# SHORT EXERCISE
Please copy the lines below exactly, from the first one through the line showing "layer.data[loop.index].uv = (co.x, across(co))".

# DATA
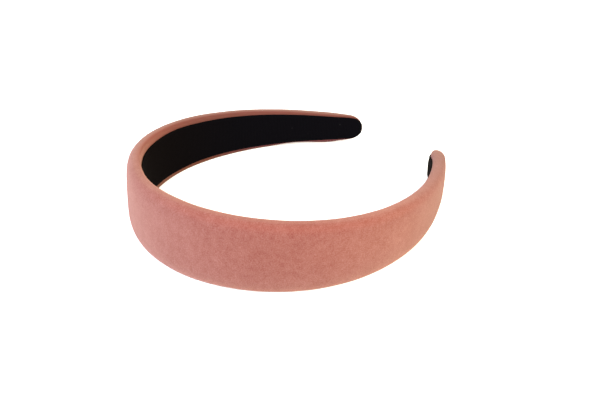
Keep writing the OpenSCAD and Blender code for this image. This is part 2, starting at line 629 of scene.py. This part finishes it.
# %% Maps
def map_piece(piece, across):
    """A UV map in metres: along the band, and across it."""
    layer = piece.data.uv_layers.active or piece.data.uv_layers.new(name="band")
    layer.name = "band"
    for loop in piece.data.loops:
        co = piece.data.vertices[loop.vertex_index].co
        layer.data[loop.index].uv = (co.x, across(co))


map_piece(cover, across_cloth)
for name, share_at in (("turned_in", turned_in), ("over_edge", over_edge)):
    shares = cover.data.attributes.new(name, "FLOAT", "POINT")
    for vertex in cover.data.vertices:
        shares.data[vertex.index].value = share_at(vertex.co)
    print(name, "on points:", sum(item.value > 0.5 for item in shares.data))

# %% [markdown]
# ## The ribbon
# A ribbon is a flat woven strip. It starts as a grid of the ribbon's full width. Each ring
# of points is scaled to the width that the band has room for there, and the ends are extruded
# in ever smaller steps to round them. Shrinkwrap lays it on the cover's inner side, as glue
# would, and Solidify gives it its thickness. The far end's lower corner was cut a little
# fuller, together with the velvet under it.

# %% Width of the ribbon
ribbon_w = 23.4 * MM
border_w = 2.7 * MM
ribbon_share = 0.93


def ribbon_room(x):
    """Width of the ribbon at x: its own, or what the band's borders leave."""
    end = end_at(x)
    border = border_w + (end["border_w"] - border_w) * max(0.0, 2 * abs(x) / half_len - 1)
    room = min(ribbon_w, full_w(x) - 2 * border)
    rounded = left(
        x, half_len - end["ribbon_short"], end["ribbon_tip_len"], end["ribbon_tip_power"])
    return min(ribbon_share * band_w(x), room * rounded)


# %% Ribbon, flat
ribbon_rings = 76
ribbon_cuts = 12
below_cover = -3 * MM

bpy.ops.object.select_all(action="DESELECT")
bpy.ops.mesh.primitive_grid_add(
    x_subdivisions=ribbon_rings, y_subdivisions=ribbon_cuts, size=1,
    location=(0, below_cover, 0), rotation=(math.pi / 2, 0, 0))
bpy.context.object.scale = (2 * arm_end, ribbon_w, 1)
ribbon = begin("ribbon_lining_strip")
for i in range(ribbon_rings + 1):
    x = arm_end * (2 * i / ribbon_rings - 1)
    pick(ribbon, "verts", at(x))
    size_ring(ribbon, x, ribbon_room(x))
for side in (-1, 1):
    places = tip_places(side, half_len - end_at(side)["ribbon_short"])
    for x, next_x in zip(places, places[1:]):
        pick(ribbon, "verts", at(x))
        bpy.ops.mesh.extrude_region_move(TRANSFORM_OT_translate={"value": (next_x - x, 0, 0)})
        size_ring(ribbon, next_x, ribbon_room(next_x))
bpy.ops.object.mode_set(mode="OBJECT")
pull(ribbon, *far_corner)

# %% Ribbon, glued on
ribbon_t = 0.5 * MM
glue_gap = 0.15 * MM
ribbon_edge = 0.2 * MM

map_piece(ribbon, lambda co: co.z)
apply_modifier(
    ribbon, "SHRINKWRAP", target=cover, wrap_method="PROJECT", use_project_y=True,
    use_positive_direction=True, use_negative_direction=False)
for vertex in ribbon.data.vertices:
    vertex.co.y -= glue_gap + ribbon_t / 2
apply_modifier(ribbon, "SOLIDIFY", thickness=ribbon_t, offset=0)
apply_modifier(ribbon, "BEVEL", width=ribbon_edge, segments=2, limit_method="ANGLE")
print("ribbon: straight, box, mm:", piece_box(ribbon))

# %% [markdown]
# ## Bending and laying down
# A Curve modifier bends both pieces round the form. The band tapers, so on a table it lies with
# its middle plane three degrees down towards the ends. Both pieces get the same turn and the
# same move, which is read off the solid ribbon. Where the soft lower edge carries the band, it
# is pressed flat.

# %% Bending and laying
def turn(piece, angles):
    """Turns a piece about the origin, in its mesh."""
    choose(piece)
    piece.rotation_euler = angles
    bpy.ops.object.transform_apply(location=True, rotation=True, scale=True)


def bend(piece):
    """Bends a straight piece round the form. Its x = 0, the crown, goes to the curve's middle."""
    turn(piece, (lean, 0, 0))
    for vertex in piece.data.vertices:
        vertex.co.x += half_len
    apply_modifier(piece, "CURVE", object=form, deform_axis="POS_X")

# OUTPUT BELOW
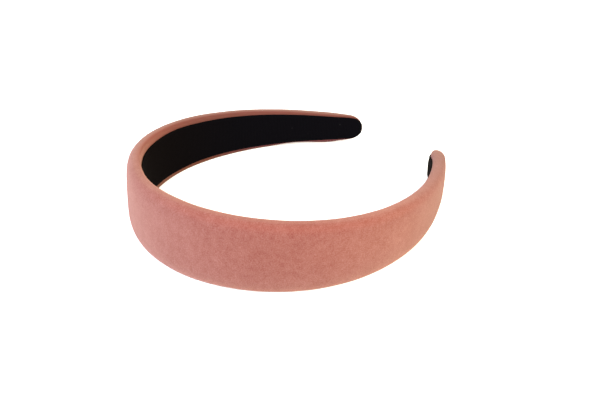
Keep writing the OpenSCAD and Blender code for this image. This is part 2, starting at line 629 of scene.py. This part finishes it.
# %% Maps
def map_piece(piece, across):
    """A UV map in metres: along the band, and across it."""
    layer = piece.data.uv_layers.active or piece.data.uv_layers.new(name="band")
    layer.name = "band"
    for loop in piece.data.loops:
        co = piece.data.vertices[loop.vertex_index].co
        layer.data[loop.index].uv = (co.x, across(co))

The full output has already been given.